I mentioned in the chamber a month ago that the first marine protected area was discovered by accident. It was not protected because people wanted more fish or wanted to leave an exploited resource alone. It was protected because the Space Shuttle and, before that, the Saturn rockets needed a security exclusion zone at Cape Kennedy, which used to be called Cape Canaveral. That exclusion zone varies between 50 and 30 miles, or up to 40 or 50 kilometres. People started noticing that areas surrounding that exclusion zone were very abundant in fish life and other marine species, and that was where the first studies occurred. So marine protected areas were discovered by accident, thanks to the Cape Kennedy space station. That was the birth of the application of science to marine protected areas and the benefits they may have.

I mentioned earlier that there have been a number of studies, and I want to read a quick version of a report put together by Dr Melissa Nursey-Bray at the University of Adelaide. She summarised 48 recent scientific reports on the science of marine protected areas, outlining all their recommendations in terms of the positive impact they have had on fisheries and, in some cases, where the evidence has not shown that. There have been some examples where marine protected areas have not necessarily increased the fecundity or the biomass of fish species, and there are good reasons for that.

These studies were from right across the world: from Arabia, Spain, South Africa, the Philippines, New Zealand, South Australia, Tasmania—including off Maria Island which is a very small marine reserve—Great Britain, the USA—and that includes Florida, California and Maine—Kenya, Fiji, Western Australia and the Bahamas. Wherever marine protected areas have been scientifically studied they have been shown to have benefits to fisheries. One specific report actually summarised 89 separate studies dating back to 1992, and that was just one of the reports that Dr Nursey-Bray aggregated in her report. That was what the Los Angeles Times recently focused on when they wrote a story on the science behind marine protected areas. They said:

In a survey of 89 scientific papers, UC Santa Barbara researchers found that 90% of marine reserves around the world had more fish, 84% had much larger fish and shellfish and 59% had a far greater variety of marine life than did adjacent waters—

that were not protected. They went on:

So far, the spillover effect hasn't won many converts among anglers, who disdain it as "junk science," and fear new limits on where they can fish.

'Junk science' is the issue that we started with and no doubt it is the Liberals' point here in the Senate when they dispute the benefits of marine protected areas. It is probably the underlying reason they want the ability for parliament to disallow the science behind marine protected areas, because that is essentially what we are doing in here today. We are giving us as senators and as MPs the ability to disallow over 30 years of scientific research on the benefits of marine protected areas.

The economics is slightly different. It is not black and white, and I admit that. Marine protected areas are not a silver bullet solution to providing benefits, because there are costs associated with protecting and conserving parts of the ocean. That is purely from an economic point of view. If there is displaced fishing effort, then that fishing effort should potentially be compensated, and that is certainly something that has been dealt with in the bioregional plans, though no doubt they will dispute that and say that not enough compensation is being paid.

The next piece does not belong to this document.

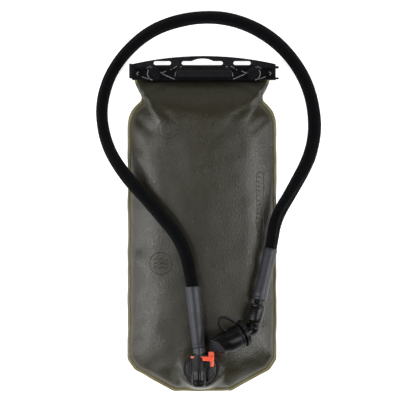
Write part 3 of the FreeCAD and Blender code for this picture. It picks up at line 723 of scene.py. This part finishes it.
def weld_rim():
    """The welded edge: a thin band with a pressed line inside it."""
    profile = [(0.0, -0.45), (-0.008, 0.0), (0.0, 0.45), (0.014, 0.62), (0.034, 0.62), (0.052, 0.5),
               (0.062, 0.25), (0.070, 0.5), (0.090, 0.55), (0.100, 0.1), (0.100, -0.1), (0.090, -0.55),
               (0.070, -0.5), (0.052, -0.5), (0.034, -0.62), (0.014, -0.62)]
    rows = []
    for share, lift in profile:
        line = edge_line + (crown_line - edge_line) * share
        thick = lift * (1 - 0.35 * mouth_share)
        rows.append(np.column_stack([line, SEAM + rim_wave + thick]))
    verts = np.vstack(rows) * MM
    faces = grid_faces(len(profile), len(edge_line), close_rows=True)
    rim = new_piece("weld_rim", verts, faces, WELD, "reservoir")
    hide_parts("perimeter_weld")


bag = film_bag()
weld_rim()


# ================================================================ marks pressed into the film
MARK_LIFT, MARK_RADIUS, MARK_SIDES = -0.05, 0.5, 6
DROP_SPOT, WAVE_SPOT = (-42.4, 113.0), (-51.0, -48.0)
# The scale's middle line, the centres of its round ends, and half its width.
SCALE_X, SCALE_TOP, SCALE_FOOT, SCALE_HALF_WIDTH = 68.5, 58.0, -12.0, 4.2
SCALE_TICKS, TICK_STEP, TICK_LENGTH, LONG_TICK = 13, 5.5, 3.2, 4.8
film_tree = BVHTree.FromPolygons([v.co for v in bag.data.vertices],
                                 [tuple(p.vertices) for p in bag.data.polygons])


def on_film(x, y, lift=0.0):
    """The place on the front film over (x, y) in millimetres."""
    hit = film_tree.ray_cast(Vector((x * MM, y * MM, 0.2)), Vector((0, 0, -1)))[0]
    return hit + Vector((0, 0, lift * MM))


def drop_points(x, y, tall):
    """The outline of a water drop: a round foot drawn up to a point."""
    points = []
    for k in range(41):
        angle = TURN * k / 40 - math.pi / 2
        wide = 0.30 * tall * math.cos(angle) * (1 - 0.55 * max(0.0, math.sin(angle)))
        points.append((x + wide, y + 0.5 * tall * math.sin(angle)))
    return points


def drop_mark(x, y):
    """A ring round the outline of a drop."""
    return [arc_points(x, y, 11.5), drop_points(x, y + 0.5, 13.5)]


def wave_mark(x, y):
    """A ring round three wavy lines."""
    lines = [arc_points(x, y, 13.5)]
    for row in (-4.5, 0.0, 4.5):
        steps = np.linspace(-8.5, 8.5, 24)
        lines.append([(x + step, y + row + 1.2 * math.sin(step * 0.8)) for step in steps])
    return lines


def scale_mark():
    """A long window with round ends, and ticks down it, of which every third is longer."""
    window = arc_points(SCALE_X, SCALE_TOP, SCALE_HALF_WIDTH, 0, 180, 12)
    window += arc_points(SCALE_X, SCALE_FOOT, SCALE_HALF_WIDTH, 180, 360, 12)
    lines = [between(window + window[:1])]
    for step in range(SCALE_TICKS):
        left, y = SCALE_X - SCALE_HALF_WIDTH, SCALE_TOP - 2.0 - TICK_STEP * step
        length = TICK_LENGTH if step % 3 else LONG_TICK
        lines.append(between([(left, y), (left + length, y)]))
    return lines


def pressed_marks():
    """All the marks: thin rounded lines that lie half in the front film."""
    lines = drop_mark(*DROP_SPOT) + wave_mark(*WAVE_SPOT) + scale_mark()
    paths = [[on_film(x, y, MARK_LIFT) for x, y in line] for line in lines]
    verts, faces = joined_tubes(paths, MARK_RADIUS * MM, MARK_SIDES)
    marks = new_piece("pressed_marks", verts, faces, FILM, "reservoir")
    shade = marks.data.attributes.new("rim", "FLOAT", "POINT")
    shade.data.foreach_set("value", [0.0] * len(verts))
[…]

But we do not just look at costs in terms of financial or economic costs. We have a duty to look at a much larger array of costs when we look at our environment and the importance that it plays in our daily lives. We need to look at social costs and of course those costs need to be assessed in relation to impacts on communities, and we can look at cultural aspects there as well. But we also need to look at environmental costs and ecological costs in areas of overfishing. And, as any first-year economics student should be able to tell you, once you include those extra environmental and social costs into, for example, the price of fish, then that market is suddenly efficient because the price of those goods factors in all the costs.

I would argue that the externalities that we see in areas such as fisheries—and they are just one example—show that markets have often failed to price those costs into the goods that we buy and sell on markets. It is the role of government, in my opinion and certainly the opinion of the Greens and no doubt Labor on this issue, that the government has a very important role to play in making sure that these externalities are priced into markets. The carbon tax is a very good example of that, and the bioregional plans that provide conservation outcomes reduce the risks of increased costs in the future. If we do deplete our fish stocks—and as I mentioned earlier there are numerous examples of that occurring—then the costs in the future to future generations such as the kids in the chamber here today, are going to much larger. We have a role and responsibility to play in putting aside contingency plans to make sure that we have resources for the future.

That is what marine protected areas are designed to do. That is what thousands of research reports into marine protected areas have shown. The science has been going on for a long time and it has been funded all around the world. The science has shown that marine protected areas have positive spillover effects and positive benefits not just for fish stocks or other marine species, which further down the chain predate and feed on other types of fish species, but there are also positive benefits for communities in the area. If we do get recovery particularly into depleted and endangered or threatened species, then we have the ability to access those fisheries resources into the future.

Marine protected areas are not perfect because of that complexity that we see in our marine ecosystems and they are only one of the fisheries management tools. I agree that they are a fisheries management tool as well as a conservation outcome.

Senator Colbeck: It is not a fisheries management tool.

Senator WHISH-WILSON: It is a fisheries management tool—I will take that interjection. It has to be a fisheries management tool if you believe the science. The science says that fish stocks will recover.

Senator Colbeck: You misrepresent the science.

Senator WHISH-WILSON: You will get your chance in 16 seconds. Do I get 16 seconds back, Mr Acting Deputy President Marshall?